If a trader doesn’t do this, they’ll only be able to sell a portion of their position at their take profit level and risk having to sell the rest at a lower price which will impact the long term effectiveness and profitability of a trader. Trading larger positions is more suited to traders who trade longer periods of time, not day traders, as they can formulate a plan to close their positions bit by bit.

It is this liquidity cap that stops the linear relationship between trade size and returns when trade size exceeds 5% of the average volume of a stock.

How much can day traders actually make then?

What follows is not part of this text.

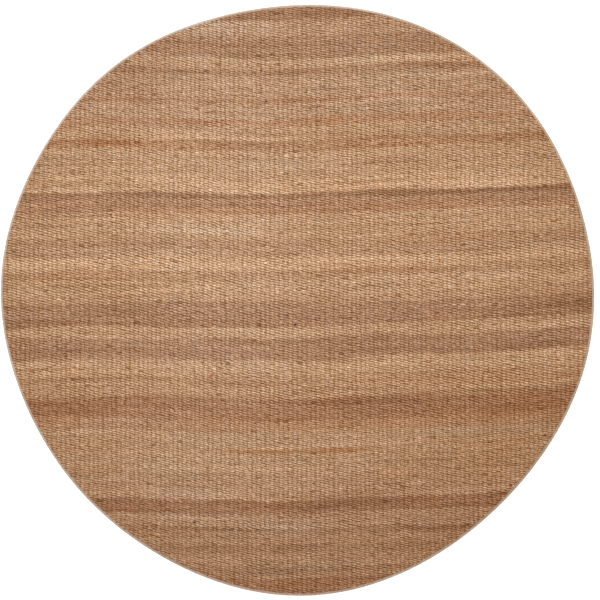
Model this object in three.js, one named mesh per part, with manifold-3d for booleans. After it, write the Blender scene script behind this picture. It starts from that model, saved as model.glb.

If we take the incomplete model which suggested that a trader will make around 1% a day. Since the stocks that should be traded should have at least a volume of 500,000, a trader should only use $25,000 per position. That 1% tends to be $250 for trading stocks of minimum average volume. In practice, the stocks traded will have a volume much greater than 500,000 — more like 1,000,000 so the average experienced trader could expect to make $500 a day with $50,000 per trade that reaches the one million average volume mark. Anything beyond that will cause the trader to run into liquidity issues. This also doesn’t take into account any extra fees or charges incurred by opening and closing trades.

Short Answer

An average experienced profitable trader can expect to earn 1% of portfolio size a day which doesn’t scale well passed a portfolio size of $50,000 — therefore around $500 on the higher end… minus trading fees.